╭─ DATASET SECTION
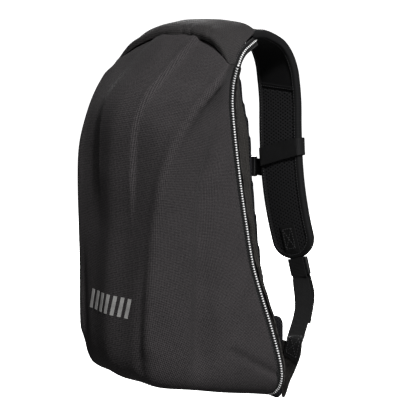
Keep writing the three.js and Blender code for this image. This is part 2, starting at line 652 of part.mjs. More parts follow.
function ladderLock() {
  const plate = roundedPlate(LOCK_WIDTH, LOCK_HEIGHT, LOCK_BAR / 2);
  for (const side of [-1, 1]) {
    const middle = side * (LOCK_HEIGHT / 4 - LOCK_BAR / 4);
    const slot = new THREE.Path();
    slot.moveTo(-LOCK_WIDTH / 2 + LOCK_BAR, middle - LOCK_SLOT / 2);
    slot.lineTo(LOCK_WIDTH / 2 - LOCK_BAR, middle - LOCK_SLOT / 2);
    slot.lineTo(LOCK_WIDTH / 2 - LOCK_BAR, middle + LOCK_SLOT / 2);
    slot.lineTo(-LOCK_WIDTH / 2 + LOCK_BAR, middle + LOCK_SLOT / 2);
    plate.holes.push(slot);
  }
  const geometry = new THREE.ExtrudeGeometry(plate, { depth: LOCK_THICKNESS, curveSegments: 2,
    bevelEnabled: false });
  geometry.translate(0, 0, -LOCK_THICKNESS / 2);
  const { wide, face, run, point } = lockFrame;
  geometry.applyMatrix4(new THREE.Matrix4().makeBasis(wide, run, face).setPosition(point));
  return geometry;
}

const lockPlace = (along, out) => lockFrame.point.clone()
  .addScaledVector(lockFrame.run, along)
  .addScaledVector(lockFrame.face, out);

const webLine = (() => {
  const lieY = TAB_MIDDLE_Y - TAB_THICKNESS / 2 - SEAM_GAP - WEB_THICKNESS / 2;
  const end = v3(TAB_ROOT_X + TAB_REACH - WEB_WIDTH / 2 - WEB_TURN_IN / 2, lieY,
    -TAB_ROOT_DROP + TAB_HEIGHT - TAB_TIP_HEIGHT);
  const lift = end.clone().add(v3(WEB_TURN_IN, 0, TAB_TIP_HEIGHT + WEB_LEAD));
  const top = lockPlace(-LOCK_HEIGHT / 2, -webOffset);
  const below = lockPlace(LOCK_HEIGHT / 2, -webOffset);
  const leave = lockPlace(LOCK_HEIGHT / 2 + WEB_LEAD, -webOffset);
  const bow = below.clone().lerp(lift, 0.5).add(v3(WEB_BOW_OUT, WEB_BOW_BACK, 0));
  return [top, ...smoothLine([below, leave, bow, lift], WEB_STEPS), end];
})();

function strip(line) {
  const section = rectangle(WEB_WIDTH, WEB_THICKNESS);
  return throughRings(framesAlong(line, X_AXIS).map((frame) => ringAt(frame, section)), section);
}

// The loose end of the webbing hangs behind the taut part
function tailLine() {
  const top = lockPlace(-LOCK_HEIGHT / 2, webOffset);
  const below = lockPlace(LOCK_HEIGHT / 2, webOffset);
  const leave = lockPlace(LOCK_HEIGHT / 2 + WEB_LEAD, webOffset);
  const frames = framesAlong(webLine, X_AXIS);
  const behind = (share, standOff) => {
    const frame = frames[Math.round(share * (frames.length - 1))];
    return frame.point.clone().addScaledVector(frame.face, standOff);
  };
  const middle = behind(TAIL_MIDDLE_SHARE, TAIL_STAND_OFF);
  const tip = behind(TAIL_SHARE, TAIL_STAND_OFF / 2);
  return [top, ...smoothLine([below, leave, middle, tip], WEB_STEPS)];
}

// The reflective patch follows the shell's front a seam gap off it
function reflectivePatch() {
  const shares = Array.from({ length: PATCH_STEPS + 1 }, (_, k) => k / PATCH_STEPS);
  const grid = shares.map((down) => shares.map((across) => (
    shellPoint(0.5 + (across - 0.5) * PATCH_SPAN, PATCH_TOP + (PATCH_FOOT - PATCH_TOP) * down))));
  const lifted = (rise) => grid.map((row, i) => row.map((point, j) => (
    point.clone().addScaledVector(gridNormal(grid, i, j), rise))));
  return wallBetween(lifted(PATCH_LIFT + PATCH_THICKNESS), lifted(PATCH_LIFT));
}

const materials = {
  shellCloth: new THREE.MeshStandardMaterial({ name: 'shell_cloth', color: '#3b3a3b', roughness: 0.85 }),
  softCloth: new THREE.MeshStandardMaterial({ name: 'soft_cloth', color: '#3a393a', roughness: 0.9 }),
  tape: new THREE.MeshStandardMaterial({ name: 'zip_tape', color: '#1e1e20', roughness: 0.9 }),
  piping: new THREE.MeshStandardMaterial({ name: 'reflective_piping', color: '#c9cccd', roughness: 0.5 }),
  mesh: new THREE.MeshStandardMaterial({ name: 'spacer_mesh', color: '#232325', roughness: 0.95 }),
  webbing: new THREE.MeshStandardMaterial({ name: 'webbing', color: '#262627', roughness: 0.8 }),
  plastic: new THREE.MeshStandardMaterial({ name: 'acetal', color: '#191919', roughness: 0.5 }),
  reflective: new THREE.MeshStandardMaterial({ name: 'reflective_film', color: '#a9abad', roughness: 0.4 }),
};

function piece(name, geometry, material) {
  const mesh = new THREE.Mesh(geometry, material);
  mesh.name = name;
  return mesh;
}

const backpack = new THREE.Group();
backpack.name = 'hard_shell_backpack';
backpack.position.z = HANG_DROP;
backpack.add(piece('shell', shell(), materials.shellCloth));
backpack.add(piece('yoke', yoke(), materials.softCloth));
backpack.add(piece('zip_tape', bandAlongEdge(rectangle(TAPE_WIDTH, TAPE_THICKNESS),
  SEAM_GAP + TAPE_WIDTH / 2, -TAPE_THICKNESS / 2), materials.tape));
backpack.add(piece('piping', bandAlongEdge(roundRod(PIPING_DIAMETER),
  TAPE_WIDTH / 2, PIPING_GAP + PIPING_DIAMETER / 2), materials.piping));

backpack.add(piece('gusset', gusset(), materials.softCloth));
backpack.add(piece('back_panel', backPanel(), materials.mesh));
backpack.add(piece('lumbar_pad', lumbarPad(), materials.mesh));
backpack.add(piece('sternum_buckle', sternumBuckle(), materials.plastic));
backpack.add(piece('reflective_patch', reflectivePatch(), materials.reflective));

// The other side's copy of a piece
function otherSide(geometry) {
  const flat = geometry.index ? geometry.toNonIndexed() : geometry.clone();
  const place = flat.attributes.position;
  for (let k = 0; k < place.count; k += 3) {
    const corners = [0, 2, 1].map((turn) => v3().fromBufferAttribute(place, k + turn));
    corners.forEach((corner, turn) => place.setXYZ(k + turn, -corner.x, corner.y, corner.z));
  }
  flat.computeVertexNormals();
  return flat;
}

const PAIRS = [
  ['shoulder_pad', shoulderPad(), materials.mesh],
  ['sternum_loop', sternumLoop(), materials.webbing],
  ['sternum_web', sternumWeb(), materials.webbing],
  ['sternum_slider', sternumSlider(), materials.plastic],
  ['ladder_lock', ladderLock(), materials.plastic],
  ['lower_web', strip(webLine), materials.webbing],
  ['web_tail', strip(tailLine()), materials.webbing],
  ['anchor_tab', anchorTab(), materials.softCloth],
];
for (const [name, geometry, material] of PAIRS) {
  backpack.add(piece(`${name}_right`, geometry, material));
  backpack.add(piece(`${name}_left`, otherSide(geometry), material));
}

export default backpack;
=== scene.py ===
import json
import math

import bpy
import numpy as np
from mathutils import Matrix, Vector
from mathutils.bvhtree import BVHTree

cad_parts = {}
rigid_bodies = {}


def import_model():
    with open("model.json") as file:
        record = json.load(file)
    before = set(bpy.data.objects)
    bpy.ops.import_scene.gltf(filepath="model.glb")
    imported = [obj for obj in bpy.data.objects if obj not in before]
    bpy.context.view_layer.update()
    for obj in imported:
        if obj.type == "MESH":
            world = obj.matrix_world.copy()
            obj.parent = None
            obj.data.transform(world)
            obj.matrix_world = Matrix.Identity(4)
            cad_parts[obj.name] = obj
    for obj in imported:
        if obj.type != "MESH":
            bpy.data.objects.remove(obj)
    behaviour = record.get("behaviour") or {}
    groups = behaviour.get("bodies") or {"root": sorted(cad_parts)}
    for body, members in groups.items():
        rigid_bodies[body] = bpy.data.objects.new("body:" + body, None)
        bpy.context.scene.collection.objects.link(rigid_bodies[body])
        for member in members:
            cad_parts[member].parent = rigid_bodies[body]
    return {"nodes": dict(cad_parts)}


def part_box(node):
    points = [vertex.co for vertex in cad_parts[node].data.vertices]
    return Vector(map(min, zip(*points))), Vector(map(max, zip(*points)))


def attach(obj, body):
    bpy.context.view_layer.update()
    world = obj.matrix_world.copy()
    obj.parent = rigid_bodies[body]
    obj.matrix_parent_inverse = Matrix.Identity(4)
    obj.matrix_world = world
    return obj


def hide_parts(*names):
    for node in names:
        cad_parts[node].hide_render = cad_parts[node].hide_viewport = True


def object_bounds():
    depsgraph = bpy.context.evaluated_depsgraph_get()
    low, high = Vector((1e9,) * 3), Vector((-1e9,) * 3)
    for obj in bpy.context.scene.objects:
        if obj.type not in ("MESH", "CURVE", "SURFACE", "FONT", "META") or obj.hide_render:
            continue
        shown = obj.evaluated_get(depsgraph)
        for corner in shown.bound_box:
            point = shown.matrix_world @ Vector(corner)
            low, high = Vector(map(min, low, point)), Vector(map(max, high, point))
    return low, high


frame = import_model()
cad_low, cad_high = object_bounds()

# Camera
# A portrait lens looks at the bag's front and its right flank from a little above the middle, as a
# catalogue picture does.
CAMERA_PLACE = Vector((0.9528, -0.9498, 0.0241))
CAMERA_AIM = Vector((-0.6950, 0.6950, -0.1840))
CAMERA_LENS = 84.94
CAMERA_SENSOR = 36

bpy.ops.object.camera_add(location=CAMERA_PLACE)
camera = bpy.context.object
camera.rotation_euler = CAMERA_AIM.to_track_quat("-Z", "Y").to_euler()
camera.data.lens = CAMERA_LENS
camera.data.sensor_width = CAMERA_SENSOR
bpy.context.scene.camera = camera
bpy.context.scene.view_settings.view_transform = "Standard"


# Studio floor and light
# A round table of white acrylic that curves up into a wall all round. It is lit from below and glows
# evenly, so that the bag stands against plain white, and throws no light back on it. One softbox is the
# key light, one fills in from low down and one lights the side towards the wearer.
TABLE_RADIUS = 2.6
TABLE_DROP = 0.15
SWEEP_RADIUS = 1.9
SWEEP_STEPS = 12
TABLE_COLOUR = "#ffffff"
TABLE_GLOW = 1.0
SOFTBOXES = [
    {"name": "key", "place": (1.35, -0.52, 1.20), "aim": (0, -0.05, -0.20), "size": 0.30, "watts": 52},
    {"name": "low", "place": (1.50, -0.70, -0.40), "aim": (0, -0.05, -0.30), "size": 0.5, "watts": 5},
    {"name": "back", "place": (-1.25, 1.20, 0.50), "aim": (0, 0.00, -0.25), "size": 0.6, "watts": 48},
]
WORLD_STRENGTH = 0.12


def linear(hex_colour):
    """An sRGB hex colour as linear red, green, blue and alpha."""
    parts = [int(hex_colour[k:k + 2], 16) / 255 for k in (1, 3, 5)]
    return [p / 12.92 if p <= 0.04045 else ((p + 0.055) / 1.055) ** 2.4 for p in parts] + [1.0]


def new_material(name, **sockets):
    """A material's node tree and shader. The sockets that are the same all over are set on the shader."""
    material = bpy.data.materials.new(name)
    material.use_nodes = True
    tree = material.node_tree
    shader = tree.nodes["Principled BSDF"]
    for socket, value in sockets.items():
        shader.inputs[socket.replace("_", " ")].default_value = value
    return material, tree, shader


def dress(piece, material):
    """Gives a piece its only material."""
    piece.data.materials.clear()
    piece.data.materials.append(material)


def only(piece):
    """Deselects everything and makes one piece the selected and active one."""
    bpy.ops.object.select_all(action="DESELECT")
    piece.select_set(True)
    bpy.context.view_layer.objects.active = piece
    return piece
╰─
*REQUIREMENTS*
Find each line holding the word "names" and copy it.

*REPLY*
def hide_parts(*names):
    for node in names:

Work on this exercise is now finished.